Within Southeast Asia Indonesia has been the most pro-active in challenging FGM — a movement led by women’s rights groups but also at times by the state. In 2006, the government banned the practice (as many countries have, including at least 25 in Africa). But four years later it succumbed to pressure from religious groups, issuing a regulation allowing FGM if performed by medical staff.
The law has been “ambiguous” ever since, said Nina Nurmila, a gender and Islamic studies professor who also sits on Indonesia’s National Commission on Violence Against Women. She thinks FGM ought to be banned alongside a widespread public education campaign about the health risks. But the official advice now just refers Indonesians to an Islamic health council to provide FGM guidelines, effectively putting no bars on the practice. The country’s women’s minister announced a renewed campaign to end FGM in 2016, but opposition from religious leaders has only increased amid growing Islamic conservatism.
Yet the Quran makes no mention of FGM. Leading Islamic scholars worldwide have said there is no basis for the practice, which predates the rise of both Islam and Christianity. And FGM is not practiced in many Islamic societies while it is undertaken by some non-Islamic groups including Christians and Ethiopian Jews. But in Southeast Asia many Muslims believe the practice is compulsory.
In Malaysia, it didn’t help that in 2009 the National Council of Islamic Religious Affairs issued a fatwa that ruled FGM obligatory for Muslims. Unfortunately, there is almost no political will to correct the powerful religious lobby. Last year Malaysia’s Deputy Prime Minister Wan Azizah Wan Ismail, who is also a medical doctor, said FGM was a part of Malaysian culture – despite international consensus that cultural arguments cannot be used to condone violence against people. FGM has no health benefits and procedures can cause severe bleeding and problems including infections and childbirth complications.
The job of reframing the archaic practice as a humans rights issue rooted in extreme discrimination rather than a religious one has been left mostly to activists. The added problem in Malaysia is that FGM has been “normalized” by being offered as a routine medical procedure, said Azrul Mohd Khalib, head of the Galen Centre for Health and Social Policy, a Kuala Lumpur-based think-tank.

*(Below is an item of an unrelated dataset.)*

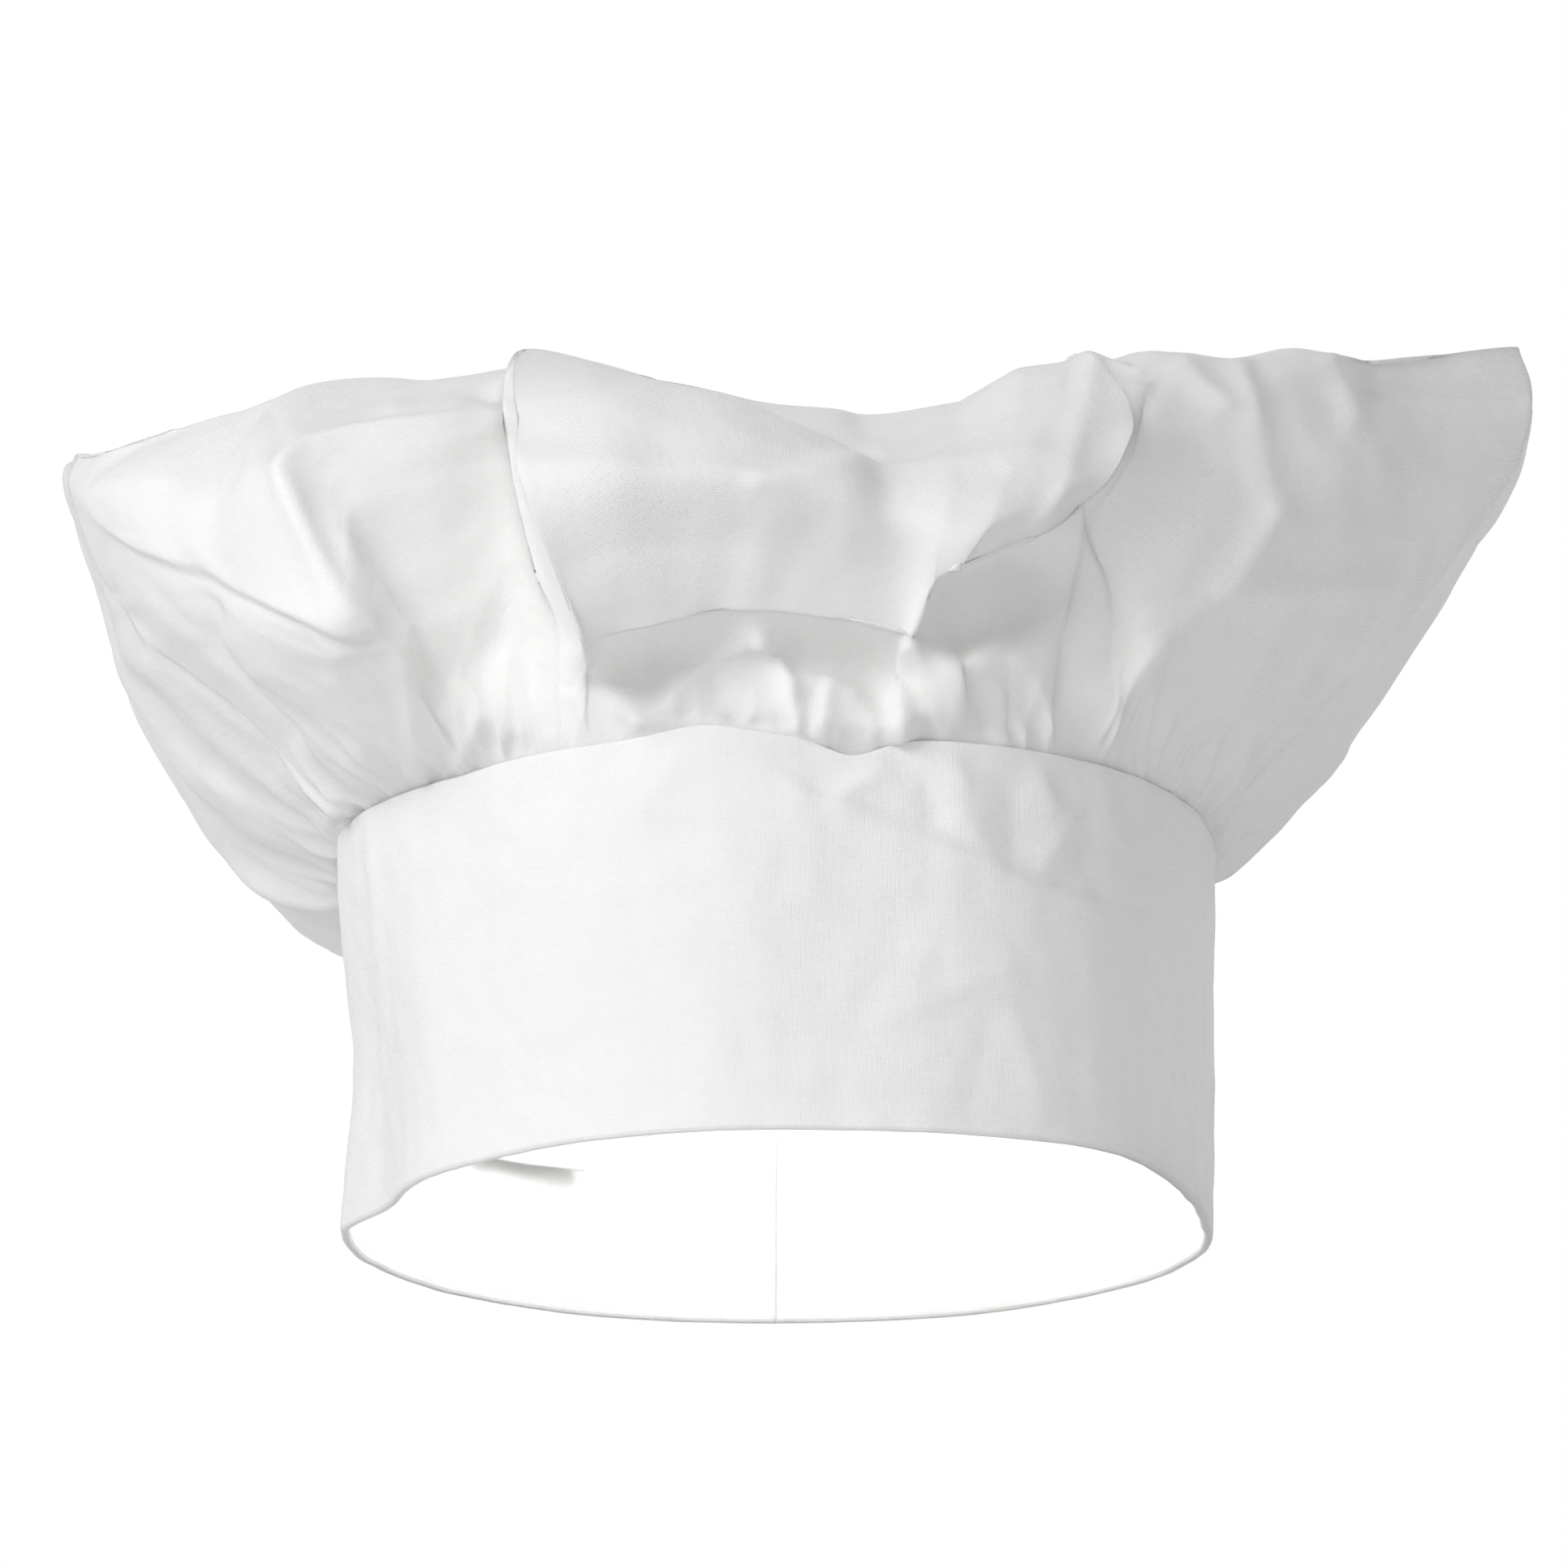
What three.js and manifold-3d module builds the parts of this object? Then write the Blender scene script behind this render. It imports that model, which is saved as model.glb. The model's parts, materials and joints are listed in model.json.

As in Indonesia, procedures are even offered as part of “birthing packages” in some hospitals, which further serves to legitimize them. In both countries FGM tends to be conducted at infancy, which activists say makes it a more “hidden” practice. Many women will not remember the trauma they underwent – unlike in countries where FGM is performed when a girl reaches adolescence in a more ceremonial and public manner that she can likely recount.
“For some reason the image is that FGC is not as traumatic as in Africa and is harmless,” Azrul said. “I completely disagree. An invasive procedure is an invasive procedure. You’re basically mutilating a child. And there is no religious justification.”
The new Asia network has started consulting activists around the region on how to move forwards. One strategy showing promise in Indonesia, said Risya Kori, a UNFPA gender specialist in Jakarta, is targeting young Muslims more receptive to change. The country’s growing female ulama (Islamic scholars) movement has also been a positive catalyst with more voices denouncing FGM, she said.
There are communities across Africa that are questioning and even abandoning FGM as a result of longstanding activism and the political will to enforce change. The hope is that Southeast Asian nations will soon do the same.